◆ **Written instruction**
Each line below should be quoted exactly, please.

◆ **Source material**
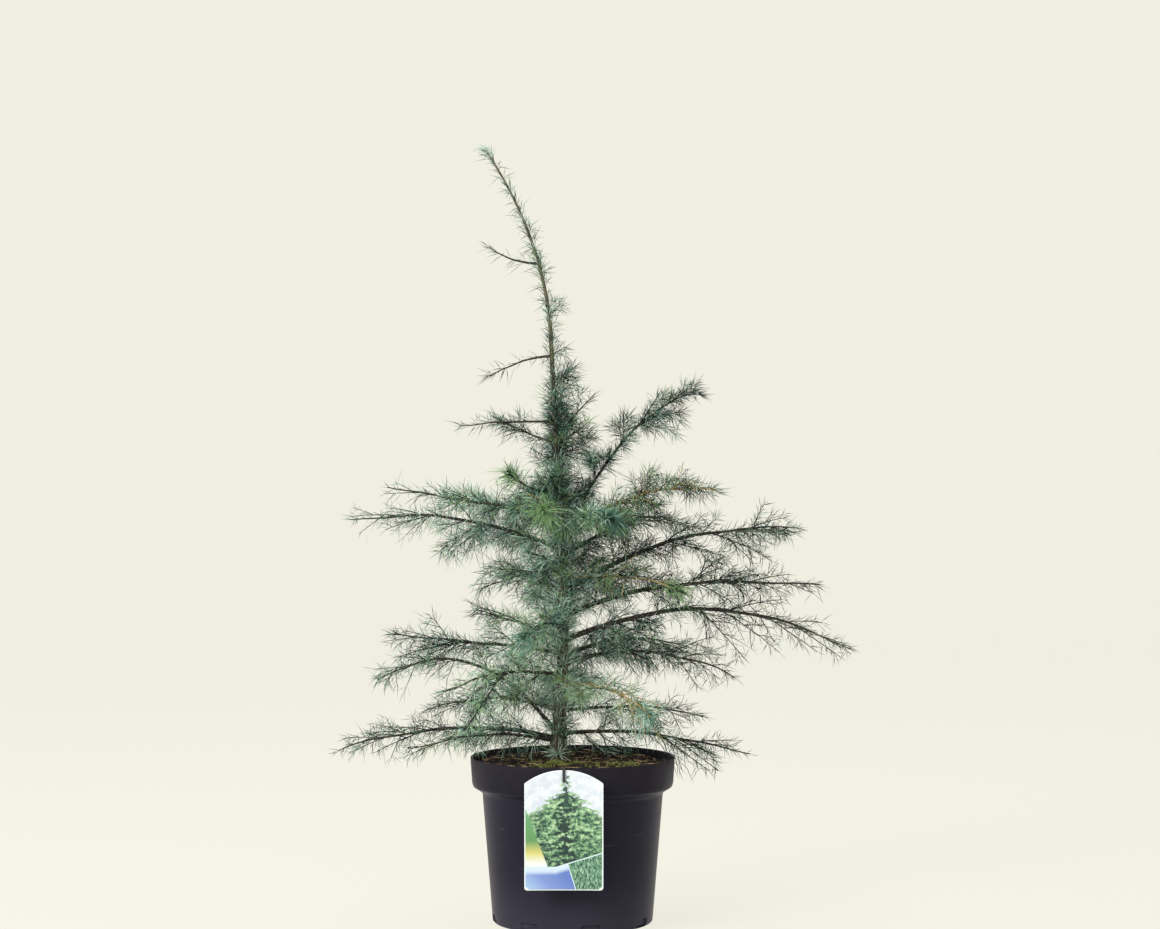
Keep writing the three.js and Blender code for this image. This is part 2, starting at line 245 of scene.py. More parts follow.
# The floor is level for 4.2 m all round, then turns up by a quarter circle into a round wall.
FLOOR_REACH, TURN_UP, WALL_TOP = 4.2, 1.5, 6.0
quarter = np.linspace(0, math.pi / 2, 24)[:, None]
turned_up = FLOOR_REACH + TURN_UP * np.sin(quarter)
out = np.concatenate([[[0.01], [1.5], [3.0]], turned_up, [[FLOOR_REACH + TURN_UP]]])
rise = np.concatenate([np.zeros((3, 1)), TURN_UP - TURN_UP * np.cos(quarter), [[WALL_TOP]]])
around = full_turn(96)
floor_points = [out * np.cos(around), out * np.sin(around), cad_low.z + rise + 0 * around]
floor_faces = grid_faces(len(out), len(around), True)[:, ::-1]
floor = mesh_piece("floor", np.stack(floor_points, -1).reshape(-1, 3), [floor_faces])
paper = Finish("pale_paper", CREAM, 0.95)
own_light = paper.node("ShaderNodeEmission", {}, {"Color": CREAM, "Strength": 1.03})
in_lamplight = Value(paper, paper.shader.outputs[0])
both = paper.node("ShaderNodeMixShader", {}, {0: 0.12, 1: own_light, 2: in_lamplight})
paper.put(paper.nodes["Material Output"].inputs["Surface"], both)
paper.cover(floor)

world = bpy.data.worlds.new("room")
bpy.context.scene.world = world
world.use_nodes = True
world.node_tree.nodes["Background"].inputs["Color"].default_value = (*CREAM, 1)
world.node_tree.nodes["Background"].inputs["Strength"].default_value = 0.4

# ----------------------------------------
# The pot. A thin-walled nursery pot, injection moulded in satin charcoal plastic: a deep collar
# with a rolled lip, a straight tapering wall, and drain notches round the edge of its flat foot.
# ----------------------------------------

POT_WALL = 0.0019
FOOT_RADIUS = 0.0875
NECK_RADIUS = 0.099
COLLAR = 0.032
SHOULDER = 0.006
FLOOR_THICK = 0.002
POT_COLUMNS = 288
ARC_STEPS = 5


def rounded(corners, radii):
    """A profile with each corner replaced by an arc: a quadratic curve between the two points that
    lie the radius before and after the corner."""
    line = [corners[0]]
    for before, corner, after, radius in zip(corners, corners[1:], corners[2:], radii):
        before, corner, after = map(np.array, (before, corner, after))
        start = corner + (before - corner) * radius / np.linalg.norm(before - corner)
        end = corner + (after - corner) * radius / np.linalg.norm(after - corner)
        t = np.linspace(0, 1, ARC_STEPS)[:, None]
        line.extend((1 - t) ** 2 * start + 2 * t * (1 - t) * corner + t**2 * end)
    return np.array([*line, corners[-1]])


pot_low, pot_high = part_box("pot")
rim_radius = (pot_high.x - pot_low.x) / 2
rim_top = pot_high.z
band_foot = rim_top - COLLAR
neck_height = band_foot - SHOULDER

pot_profile = rounded(
    [
        (0.0, 0.0),
        (FOOT_RADIUS, 0.0),
        (NECK_RADIUS, neck_height),
        (rim_radius - 0.0032, band_foot + 0.0004),
        (rim_radius - 0.0022, band_foot + 0.0046),
        (rim_radius - 0.0004, rim_top),
        (rim_radius - 0.0004 - POT_WALL, rim_top),
        (rim_radius - 0.0025 - POT_WALL, band_foot + 0.004),
        (NECK_RADIUS - POT_WALL, neck_height + 0.002),
        (FOOT_RADIUS - POT_WALL, FLOOR_THICK),
        (0.0, FLOOR_THICK),
    ],
    [0.0028, 0.003, 0.0012, 0.001, 0.0008, 0.0008, 0.002, 0.003, 0.002],
)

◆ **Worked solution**
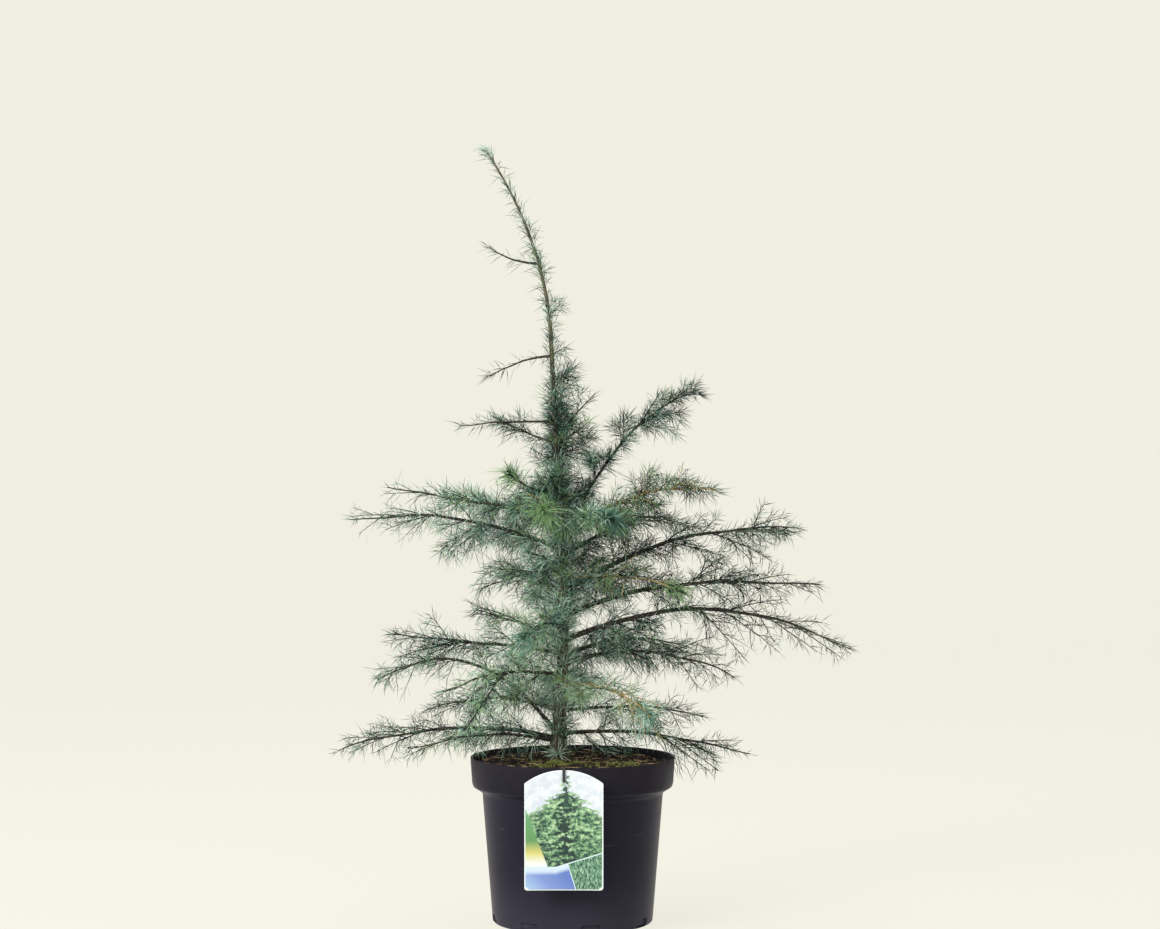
Keep writing the three.js and Blender code for this image. This is part 2, starting at line 245 of scene.py. More parts follow.
# The floor is level for 4.2 m all round, then turns up by a quarter circle into a round wall.
FLOOR_REACH, TURN_UP, WALL_TOP = 4.2, 1.5, 6.0
quarter = np.linspace(0, math.pi / 2, 24)[:, None]
turned_up = FLOOR_REACH + TURN_UP * np.sin(quarter)
out = np.concatenate([[[0.01], [1.5], [3.0]], turned_up, [[FLOOR_REACH + TURN_UP]]])
rise = np.concatenate([np.zeros((3, 1)), TURN_UP - TURN_UP * np.cos(quarter), [[WALL_TOP]]])
around = full_turn(96)
floor_points = [out * np.cos(around), out * np.sin(around), cad_low.z + rise + 0 * around]
floor_faces = grid_faces(len(out), len(around), True)[:, ::-1]
floor = mesh_piece("floor", np.stack(floor_points, -1).reshape(-1, 3), [floor_faces])
paper = Finish("pale_paper", CREAM, 0.95)
own_light = paper.node("ShaderNodeEmission", {}, {"Color": CREAM, "Strength": 1.03})
in_lamplight = Value(paper, paper.shader.outputs[0])
both = paper.node("ShaderNodeMixShader", {}, {0: 0.12, 1: own_light, 2: in_lamplight})
paper.put(paper.nodes["Material Output"].inputs["Surface"], both)
paper.cover(floor)

world = bpy.data.worlds.new("room")
bpy.context.scene.world = world
world.use_nodes = True
world.node_tree.nodes["Background"].inputs["Color"].default_value = (*CREAM, 1)
world.node_tree.nodes["Background"].inputs["Strength"].default_value = 0.4

# ----------------------------------------
# The pot. A thin-walled nursery pot, injection moulded in satin charcoal plastic: a deep collar
# with a rolled lip, a straight tapering wall, and drain notches round the edge of its flat foot.
# ----------------------------------------

POT_WALL = 0.0019
FOOT_RADIUS = 0.0875
NECK_RADIUS = 0.099
COLLAR = 0.032
SHOULDER = 0.006
FLOOR_THICK = 0.002
POT_COLUMNS = 288
ARC_STEPS = 5


def rounded(corners, radii):
    """A profile with each corner replaced by an arc: a quadratic curve between the two points that
    lie the radius before and after the corner."""
    line = [corners[0]]
    for before, corner, after, radius in zip(corners, corners[1:], corners[2:], radii):
        before, corner, after = map(np.array, (before, corner, after))
        start = corner + (before - corner) * radius / np.linalg.norm(before - corner)
        end = corner + (after - corner) * radius / np.linalg.norm(after - corner)
        t = np.linspace(0, 1, ARC_STEPS)[:, None]
        line.extend((1 - t) ** 2 * start + 2 * t * (1 - t) * corner + t**2 * end)
    return np.array([*line, corners[-1]])


pot_low, pot_high = part_box("pot")
rim_radius = (pot_high.x - pot_low.x) / 2
rim_top = pot_high.z
band_foot = rim_top - COLLAR
neck_height = band_foot - SHOULDER

pot_profile = rounded(
    [
        (0.0, 0.0),
        (FOOT_RADIUS, 0.0),
        (NECK_RADIUS, neck_height),
        (rim_radius - 0.0032, band_foot + 0.0004),
        (rim_radius - 0.0022, band_foot + 0.0046),
        (rim_radius - 0.0004, rim_top),
        (rim_radius - 0.0004 - POT_WALL, rim_top),
        (rim_radius - 0.0025 - POT_WALL, band_foot + 0.004),
        (NECK_RADIUS - POT_WALL, neck_height + 0.002),
        (FOOT_RADIUS - POT_WALL, FLOOR_THICK),
        (0.0, FLOOR_THICK),
    ],
    [0.0028, 0.003, 0.0012, 0.001, 0.0008, 0.0008, 0.002, 0.003, 0.002],
)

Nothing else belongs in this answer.